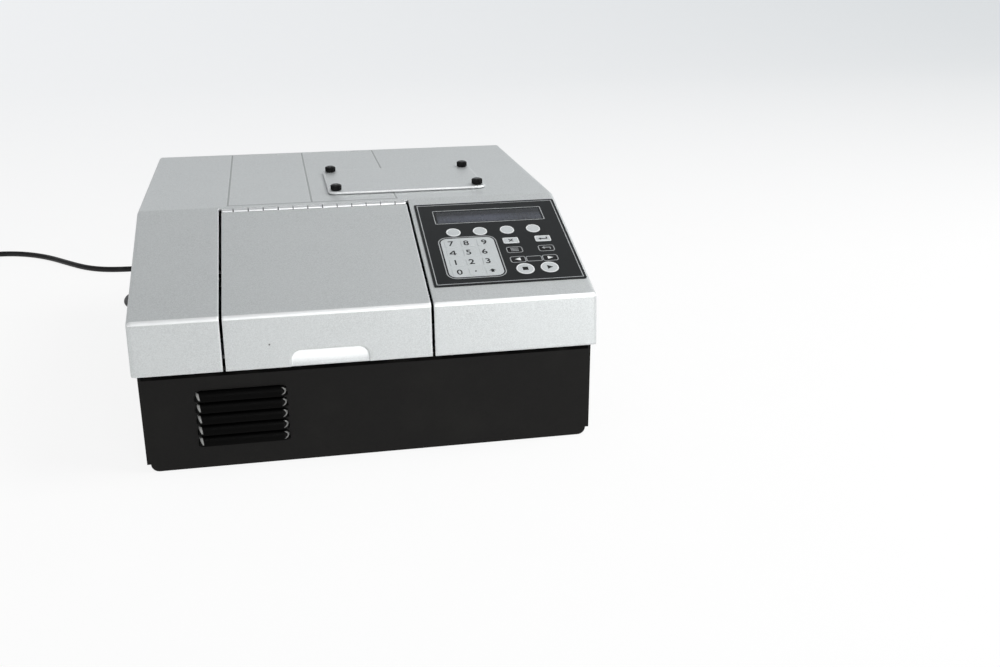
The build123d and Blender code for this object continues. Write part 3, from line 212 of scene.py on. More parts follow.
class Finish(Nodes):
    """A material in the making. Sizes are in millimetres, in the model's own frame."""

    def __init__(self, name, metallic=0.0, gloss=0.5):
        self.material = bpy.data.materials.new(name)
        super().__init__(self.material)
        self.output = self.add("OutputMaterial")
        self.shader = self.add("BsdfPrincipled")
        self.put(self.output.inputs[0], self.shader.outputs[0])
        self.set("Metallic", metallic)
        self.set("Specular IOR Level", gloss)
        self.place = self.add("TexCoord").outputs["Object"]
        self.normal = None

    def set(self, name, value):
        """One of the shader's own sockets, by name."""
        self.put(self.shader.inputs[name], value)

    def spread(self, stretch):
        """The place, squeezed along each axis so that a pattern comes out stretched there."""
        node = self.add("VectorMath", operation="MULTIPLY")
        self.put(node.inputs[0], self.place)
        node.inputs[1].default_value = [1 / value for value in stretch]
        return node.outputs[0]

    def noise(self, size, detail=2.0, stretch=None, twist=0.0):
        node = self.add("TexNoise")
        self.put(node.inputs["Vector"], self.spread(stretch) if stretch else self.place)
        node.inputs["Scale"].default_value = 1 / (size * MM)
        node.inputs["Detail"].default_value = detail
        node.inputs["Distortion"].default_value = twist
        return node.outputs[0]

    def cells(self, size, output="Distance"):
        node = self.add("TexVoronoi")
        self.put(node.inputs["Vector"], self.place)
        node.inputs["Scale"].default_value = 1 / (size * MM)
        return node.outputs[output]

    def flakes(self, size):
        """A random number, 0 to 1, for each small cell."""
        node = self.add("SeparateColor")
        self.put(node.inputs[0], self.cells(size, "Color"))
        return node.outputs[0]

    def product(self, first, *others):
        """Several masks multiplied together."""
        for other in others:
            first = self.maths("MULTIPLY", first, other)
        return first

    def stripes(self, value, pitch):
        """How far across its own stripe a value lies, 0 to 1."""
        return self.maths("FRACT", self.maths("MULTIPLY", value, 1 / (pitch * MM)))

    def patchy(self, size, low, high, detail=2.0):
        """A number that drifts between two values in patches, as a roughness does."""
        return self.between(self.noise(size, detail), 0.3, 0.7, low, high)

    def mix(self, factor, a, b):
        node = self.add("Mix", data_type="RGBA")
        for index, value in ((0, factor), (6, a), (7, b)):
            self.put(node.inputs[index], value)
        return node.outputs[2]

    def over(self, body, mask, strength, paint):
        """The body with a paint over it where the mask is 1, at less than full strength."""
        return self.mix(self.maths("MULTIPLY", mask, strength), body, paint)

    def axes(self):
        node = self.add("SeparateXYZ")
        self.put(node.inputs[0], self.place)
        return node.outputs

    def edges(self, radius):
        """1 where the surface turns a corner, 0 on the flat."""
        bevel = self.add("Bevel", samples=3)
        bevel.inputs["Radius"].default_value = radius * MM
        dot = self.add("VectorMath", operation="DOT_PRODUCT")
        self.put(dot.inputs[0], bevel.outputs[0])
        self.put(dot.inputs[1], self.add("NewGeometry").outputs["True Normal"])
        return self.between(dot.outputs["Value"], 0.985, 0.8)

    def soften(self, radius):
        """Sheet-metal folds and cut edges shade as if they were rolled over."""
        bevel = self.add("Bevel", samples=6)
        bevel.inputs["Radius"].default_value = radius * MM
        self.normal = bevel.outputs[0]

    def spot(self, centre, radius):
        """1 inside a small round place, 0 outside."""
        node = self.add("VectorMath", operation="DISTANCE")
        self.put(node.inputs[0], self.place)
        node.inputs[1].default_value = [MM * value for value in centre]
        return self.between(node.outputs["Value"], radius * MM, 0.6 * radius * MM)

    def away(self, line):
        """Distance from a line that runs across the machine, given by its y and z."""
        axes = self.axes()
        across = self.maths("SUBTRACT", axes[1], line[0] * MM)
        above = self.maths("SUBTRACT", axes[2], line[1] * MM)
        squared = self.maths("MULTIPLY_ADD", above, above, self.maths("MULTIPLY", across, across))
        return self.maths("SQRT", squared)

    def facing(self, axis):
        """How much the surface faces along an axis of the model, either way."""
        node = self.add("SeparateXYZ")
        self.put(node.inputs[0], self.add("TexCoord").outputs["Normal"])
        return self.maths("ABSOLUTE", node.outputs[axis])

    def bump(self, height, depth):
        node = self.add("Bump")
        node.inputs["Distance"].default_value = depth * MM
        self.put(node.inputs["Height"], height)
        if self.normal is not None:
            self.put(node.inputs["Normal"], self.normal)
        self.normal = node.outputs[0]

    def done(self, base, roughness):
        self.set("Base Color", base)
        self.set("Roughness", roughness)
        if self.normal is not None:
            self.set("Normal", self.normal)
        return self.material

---

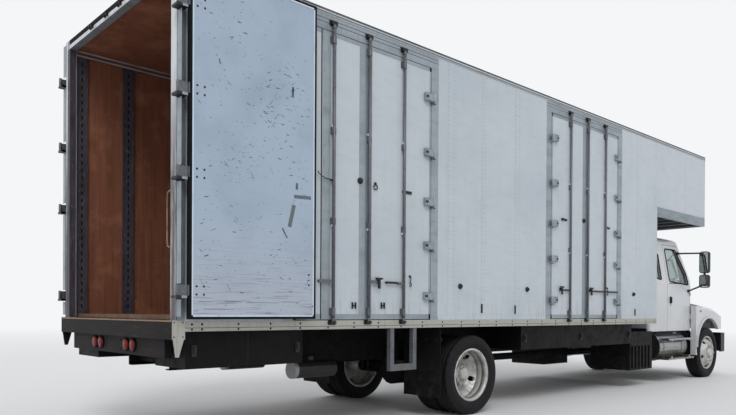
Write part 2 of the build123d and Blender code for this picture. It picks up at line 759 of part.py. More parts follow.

Stated problem:
Out of the data above, set down the lines from the one with "The build123d and Blender code for this object" to the one with "material in the", both included, exactly as written and with no additions.

Output for this task:
The build123d and Blender code for this object continues. Write part 3, from line 212 of scene.py on. More parts follow.
class Finish(Nodes):
    """A material in the making. Sizes are in millimetres, in the model's own frame."""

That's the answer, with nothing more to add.